In early 1971, United Kingdom musician Dave Edmunds’s high-decibel guitar licks, nasal lead vocals and floor-stomping beat made his version of “I Hear You Knocking” a prime example of “pub rock.” Pub (short for “public house” or bar in England) rock was a musical genre popular in the UK during the early to mid-1970s.
Loud and raw, its primitive approach to the music flew in the face of the more refined “glam” style. (Think Queen and David Bowie.) Pub rock laid the foundation for punk rock that came later in the decade.
Born in Cardiff, Wales in 1944, Edmunds had drifted through several bands since age 10, when he and older brother Geoff formed a rockin’ piano team called the Edmund Brothers Duo. Edmunds later played in a series of minor-league bar bands. His first taste of success came as the lead guitarist in the Welsh rock trio Love Sculpture, which scored a British Top Five single with the rapid-fire instrumental “Saber Dance.”
When the group disbanded, Edmunds turned to record production and worked with English rockabilly artist Shakin’ Stevens, whose material was often culled from classic 1950s American recordings. This is when Edmunds became aware of “I Hear You Knocking.”
So had Edmunds perhaps heard the earlier hit version by an American woman? Gale Storm (born Josephine Cottle) was the pert, pretty and squeaky-clean star of the 1950s TV show “My Little Margie.” In 1955, she scored a No. 2 Billboard winner with “I Hear You Knocking.”
Storm’s biggest career hit was a blanched offering of an obscure rhythm-and-blues tune from earlier that year. Storm’s cover 45 was typical of many such releases at the time. Major record labels frequently brought in white artists to copy R&B best-sellers (which usually were released on small independent labels) in order to target record-buying teenagers with allowances to spend.
While Edmunds may or may not have heard the Storm disc, he was probably more taken with the gritty original, a little-known recording by Smiley Lewis. Louisiana native Lewis (born Overton Lemons) was once labeled by a music journalist “the unluckiest man in New Orleans.” It’s not hard to see why. Often when Lewis performed in Big Easy bars, he was handed only money from the tip jar. He usually rode to gigs on city buses after toiling all day at manual labor. Smiley’s nickname came from his having no front teeth.
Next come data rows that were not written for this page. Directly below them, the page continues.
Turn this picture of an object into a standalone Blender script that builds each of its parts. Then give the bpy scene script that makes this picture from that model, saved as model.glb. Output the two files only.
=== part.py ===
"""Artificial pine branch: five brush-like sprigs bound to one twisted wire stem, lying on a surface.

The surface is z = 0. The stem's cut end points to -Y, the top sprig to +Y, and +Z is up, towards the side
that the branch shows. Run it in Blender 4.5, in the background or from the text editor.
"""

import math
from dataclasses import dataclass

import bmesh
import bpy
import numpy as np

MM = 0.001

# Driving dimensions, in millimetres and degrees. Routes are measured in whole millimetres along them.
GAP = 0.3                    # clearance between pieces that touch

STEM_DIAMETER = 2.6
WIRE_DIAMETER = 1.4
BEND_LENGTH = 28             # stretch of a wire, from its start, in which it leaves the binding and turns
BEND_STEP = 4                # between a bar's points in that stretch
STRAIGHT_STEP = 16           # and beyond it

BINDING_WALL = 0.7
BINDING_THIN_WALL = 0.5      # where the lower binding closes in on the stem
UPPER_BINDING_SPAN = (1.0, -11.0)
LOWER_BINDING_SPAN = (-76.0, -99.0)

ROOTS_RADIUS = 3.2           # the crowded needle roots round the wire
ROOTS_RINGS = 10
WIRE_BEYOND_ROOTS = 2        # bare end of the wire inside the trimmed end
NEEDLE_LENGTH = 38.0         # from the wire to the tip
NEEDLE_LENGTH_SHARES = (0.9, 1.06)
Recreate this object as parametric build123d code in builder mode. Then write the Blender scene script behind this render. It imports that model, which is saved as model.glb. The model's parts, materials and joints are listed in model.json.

During his recording tenure, Lewis cut a few R&B winners, but three of his most popular became pop best-sellers for others. Besides Storm’s smash, Smiley’s “Blue Monday” from 1954 became a Top 10 single by Fats Domino two years later. And Lewis’ “One Night (of Sin)” was cleaned up in 1958 to provide Elvis Presley his 27th Top 40 success.
Edmunds could never repeat the triumph of his one infectious hit. “I Hear You Knocking” became his signature song, though, and earned him a gold-disc award for international sales of 3 million 45s.